Rather than attempting to prohibit AI or detect every instance of its use, academic publishing could focus on accountability.
This approach begins with a simple recognition: AI is not going away.
Researchers will continue using AI because the benefits are too significant to ignore. AI improves productivity. It reduces barriers to participation. It helps researchers navigate increasingly complex bodies of literature. Attempts to eliminate AI from academic workflows are unlikely to succeed.
The more realistic goal is ensuring that human responsibility remains clearly defined.
Under this model, the central question is not whether AI contributed to a manuscript.
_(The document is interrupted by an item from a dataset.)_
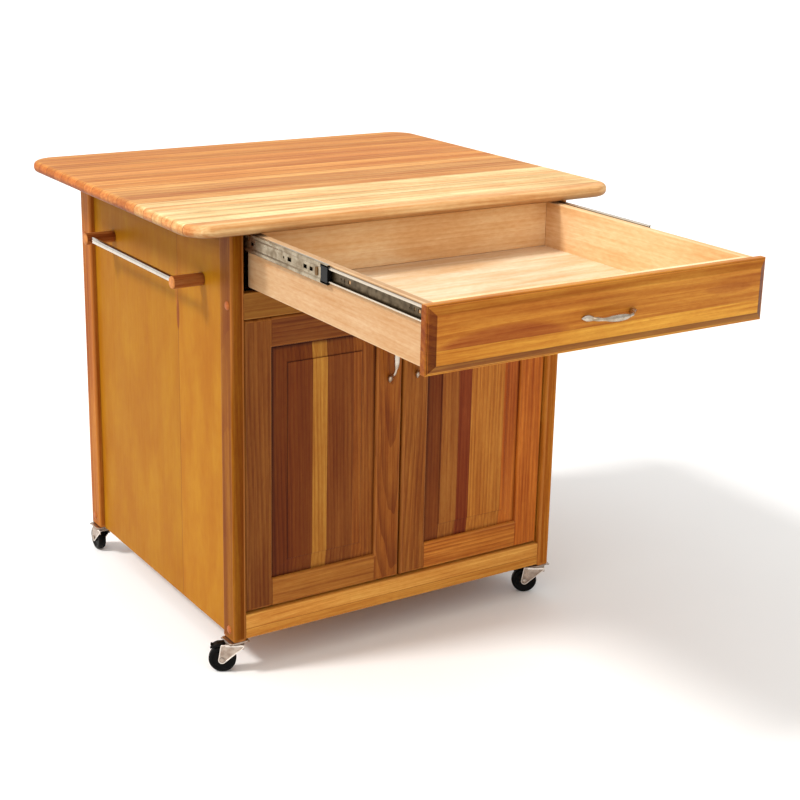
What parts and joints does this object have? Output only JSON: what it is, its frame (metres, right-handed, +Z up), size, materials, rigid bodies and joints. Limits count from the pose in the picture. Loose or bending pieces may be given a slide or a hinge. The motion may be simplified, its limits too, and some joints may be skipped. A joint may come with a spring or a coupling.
{
  "type": "kitchen island cart",
  "caption": "Rolling kitchen island with a butcher-block top, a deep full-extension drawer, raised-panel doors over a shelved cupboard, and a side towel bar.",
  "frame": {"origin": "on the floor under the middle of the bounding box, with the drawer open as at rest", "axes": "+X to the cart's right seen from the drawer side, +Y from the drawer side to the back, +Z up"},
  "size_m": [0.915, 1.33, 0.864],
  "materials": {
    "butcher_block": "oiled hardwood, satin",
    "post_wood": "lacquered hardwood, satin",
    "side_panel_wood": "lacquered veneer, satin",
    "rail_wood": "lacquered hardwood, satin",
    "inner_panel": "sealed plywood",
    "peg_wood": "stained hardwood, satin",
    "bar_chrome": "polished",
    "slide_steel": "zinc-plated, smooth",
    "drawer_front_wood": "lacquered hardwood, satin",
    "drawer_box_wood": "clear-sealed birch",
    "pull_nickel": "satin nickel plate",
    "door_wood": "lacquered hardwood, satin",
    "door_panel_wood": "lacquered hardwood, satin",
    "caster_zinc": "bright zinc plate",
    "caster_tyre": "black moulded nylon",
    "brake_black": "black moulded nylon"
  },
  "bodies": {
    "cabinet": {"butcher_block_top": "butcher_block", "post_front_left": "post_wood", "post_front_right": "post_wood", "post_rear_left": "post_wood", "post_rear_right": "post_wood", "side_panel_left": "side_panel_wood", "side_panel_right": "side_panel_wood", "back_panel": "side_panel_wood", "front_bottom_rail": "rail_wood", "front_drawer_rail": "rail_wood", "cabinet_floor": "inner_panel", "adjustable_shelf": "inner_panel", "towel_bar": "bar_chrome", "towel_bar_standoff_front": "peg_wood", "towel_bar_standoff_rear": "peg_wood", "slide_outer_left": "slide_steel", "slide_outer_right": "slide_steel", "hinge_arm_left_lower": "slide_steel", "hinge_arm_left_upper": "slide_steel", "hinge_arm_right_lower": "slide_steel", "hinge_arm_right_upper": "slide_steel", "caster_plate_front_left": "caster_zinc", "caster_plate_front_right": "caster_zinc", "caster_plate_rear_left": "caster_zinc", "caster_plate_rear_right": "caster_zinc"},
    "drawer": {"drawer_front": "drawer_front_wood", "drawer_side_left": "drawer_box_wood", "drawer_side_right": "drawer_box_wood", "drawer_box_front": "drawer_box_wood", "drawer_back": "drawer_box_wood", "drawer_bottom": "drawer_box_wood", "drawer_pull": "pull_nickel", "slide_inner_left": "slide_steel", "slide_inner_right": "slide_steel"},
    "slide_middle_left_member": {"slide_middle_left": "slide_steel"},
    "slide_middle_right_member": {"slide_middle_right": "slide_steel"},
    "door_left": {"door_left_hinge_stile": "door_wood", "door_left_lock_stile": "door_wood", "door_left_top_rail": "door_wood", "door_left_bottom_rail": "door_wood", "door_left_panel": "door_panel_wood", "door_left_pull": "pull_nickel"},
    "door_right": {"door_right_hinge_stile": "door_wood", "door_right_lock_stile": "door_wood", "door_right_top_rail": "door_wood", "door_right_bottom_rail": "door_wood", "door_right_panel": "door_panel_wood", "door_right_pull": "pull_nickel"},
    "caster_front_left": {"caster_fork_front_left": "caster_zinc"},
    "wheel_front_left": {"caster_wheel_front_left": "caster_tyre"},
    "brake_front_left": {"brake_lever_front_left": "brake_black"},
    "caster_front_right": {"caster_fork_front_right": "caster_zinc"},
    "wheel_front_right": {"caster_wheel_front_right": "caster_tyre"},
    "brake_front_right": {"brake_lever_front_right": "brake_black"},
    "caster_rear_left": {"caster_fork_rear_left": "caster_zinc"},
    "wheel_rear_left": {"caster_wheel_rear_left": "caster_tyre"},
    "brake_rear_left": {"brake_lever_rear_left": "brake_black"},
    "caster_rear_right": {"caster_fork_rear_right": "caster_zinc"},
    "wheel_rear_right": {"caster_wheel_rear_right": "caster_tyre"},
    "brake_rear_right": {"brake_lever_rear_right": "brake_black"}
  },
  "joints": [
    {"name": "door_left_hinge", "type": "hinge", "parent": "cabinet", "child": "door_left", "pos_m": [-0.33775, -0.062, 0.4], "axis": [0, 0, -1], "range_deg": [0, 95]},
    {"name": "door_right_hinge", "type": "hinge", "parent": "cabinet", "child": "door_right", "pos_m": [0.33775, -0.062, 0.4], "axis": [0, 0, 1], "range_deg": [0, 95]},
    {"name": "drawer_slide", "type": "slide", "parent": "cabinet", "child": "drawer", "axis": [0, -1, 0], "range_m": [-0.574, 0.01]},
    {"name": "slide_follow_left", "type": "slide", "parent": "cabinet", "child": "slide_middle_left_member", "axis": [0, -1, 0], "range_m": [-0.30709, 0.00535]},
    {"name": "slide_follow_right", "type": "slide", "parent": "cabinet", "child": "slide_middle_right_member", "axis": [0, -1, 0], "range_m": [-0.30709, 0.00535]},
    {"name": "swivel_front_left", "type": "hinge", "parent": "cabinet", "child": "caster_front_left", "pos_m": [-0.352, -0.048, 0.0572], "axis": [0, 0, 1], "continuous": true},
    {"name": "wheel_roll_front_left", "type": "hinge", "parent": "caster_front_left", "child": "wheel_front_left", "pos_m": [-0.37278, -0.036, 0.026], "axis": [-0.5, -0.866, 0], "continuous": true},
    {"name": "lever_brake_front_left", "type": "hinge", "parent": "caster_front_left", "child": "brake_front_left", "pos_m": [-0.37625, -0.034, 0.0547], "axis": [-0.5, -0.866, 0], "range_deg": [0, 5]},
    {"name": "swivel_front_right", "type": "hinge", "parent": "cabinet", "child": "caster_front_right", "pos_m": [0.352, -0.048, 0.0572], "axis": [0, 0, 1], "continuous": true},
    {"name": "wheel_roll_front_right", "type": "hinge", "parent": "caster_front_right", "child": "wheel_front_right", "pos_m": [0.33122, -0.036, 0.026], "axis": [-0.5, -0.866, 0], "continuous": true},
    {"name": "lever_brake_front_right", "type": "hinge", "parent": "caster_front_right", "child": "brake_front_right", "pos_m": [0.32775, -0.034, 0.0547], "axis": [-0.5, -0.866, 0], "range_deg": [0, 5]},
    {"name": "swivel_rear_left", "type": "hinge", "parent": "cabinet", "child": "caster_rear_left", "pos_m": [-0.352, 0.588, 0.0572], "axis": [0, 0, 1], "continuous": true},
    {"name": "wheel_roll_rear_left", "type": "hinge", "parent": "caster_rear_left", "child": "wheel_rear_left", "pos_m": [-0.35116, 0.61199, 0.026], "axis": [-0.9994, 0.0349, 0], "continuous": true},
    {"name": "lever_brake_rear_left", "type": "hinge", "parent": "caster_rear_left", "child": "brake_rear_left", "pos_m": [-0.35102, 0.61598, 0.0547], "axis": [-0.9994, 0.0349, 0], "range_deg": [0, 5]},
    {"name": "swivel_rear_right", "type": "hinge", "parent": "cabinet", "child": "caster_rear_right", "pos_m": [0.352, 0.588, 0.0572], "axis": [0, 0, 1], "continuous": true},
    {"name": "wheel_roll_rear_right", "type": "hinge", "parent": "caster_rear_right", "child": "wheel_rear_right", "pos_m": [0.364, 0.60878, 0.026], "axis": [-0.866, 0.5, 0], "continuous": true},
    {"name": "lever_brake_rear_right", "type": "hinge", "parent": "caster_rear_right", "child": "brake_rear_right", "pos_m": [0.366, 0.61225, 0.0547], "axis": [-0.866, 0.5, 0], "range_deg": [0, 5]}
  ],
  "couplings": [
    {"joint": "slide_follow_left", "follows": "drawer_slide", "ratio": 0.535},
    {"joint": "slide_follow_right", "follows": "drawer_slide", "ratio": 0.535}
  ]
}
The central question is whether authors are willing to take responsibility for every aspect of the work:
- Did the authors verify the references?
- Did they validate the analyses?
- Did they review the AI-generated content?
- Can they defend the conclusions?
- Can they explain the methodology?
- Can they stand behind the paper if questions arise years after publication?
These questions matter far more than whether a particular paragraph was drafted by a human or a machine.
In many ways, academic publishing may be moving toward a new definition of authorship.
Historically, authorship was closely tied to the act of writing. Authors wrote the manuscript, prepared the tables, calculated the statistics, and produced the final document. AI is gradually automating many of these activities.
What remains uniquely human is accountability.
Major publishers and research integrity organizations have already drawn this distinction. AI systems cannot be listed as authors because they cannot assume responsibility for research. They cannot respond to criticism. They cannot correct errors. They cannot face ethical consequences. Only humans can do that.
This may ultimately become the defining principle of scholarly communication in the AI era.
The value of researchers will increasingly be measured not by their ability to generate text, but by their ability to verify, validate, interpret, and take responsibility for knowledge.
Conclusion
The academic publishing industry stands at a pivotal moment.
AI is already transforming how research is conducted, written, reviewed, and disseminated. Researchers are using AI to accelerate literature reviews, generate drafts, analyze data, and streamline countless aspects of scholarly work. These developments offer enormous benefits and will almost certainly improve productivity across much of academia.
Yet productivity alone does not sustain scholarly communication.
Trust does.
The same technologies that help researchers work faster also make it easier to fabricate citations, generate misleading content, manipulate evidence, and overwhelm traditional quality control systems. Paper mills are becoming more sophisticated. Search infrastructures are becoming more vulnerable. Peer review is entering uncharted territory. Disclosure practices remain inconsistent. Meanwhile, detection technologies have yet to demonstrate that they can reliably solve these problems.
The result is not merely a technological challenge.
It is a crisis of confidence.
The future of academic publishing will not be determined by how effectively researchers use AI. It will be determined by whether publishers, institutions, reviewers, and authors can preserve trust in an environment where generating scholarly content has become easier than ever before.
That may require a fundamental shift in how academia thinks about authorship, integrity, and responsibility.
For centuries, the value of a researcher was closely associated with the ability to produce knowledge and communicate it through writing. In the age of AI, writing itself is becoming increasingly automated.
Verification is not.
Judgment is not.
Accountability is not.
These remain profoundly human responsibilities.
The coming crisis of trust in academic publishing is therefore not really a story about AI. It is a story about what happens when technology advances faster than the systems designed to govern it.
Whether academic publishing emerges stronger or weaker from this transformation will depend on one question above all others:
Can the scholarly community preserve trust in an era when producing knowledge is easy, but proving its credibility is harder than ever?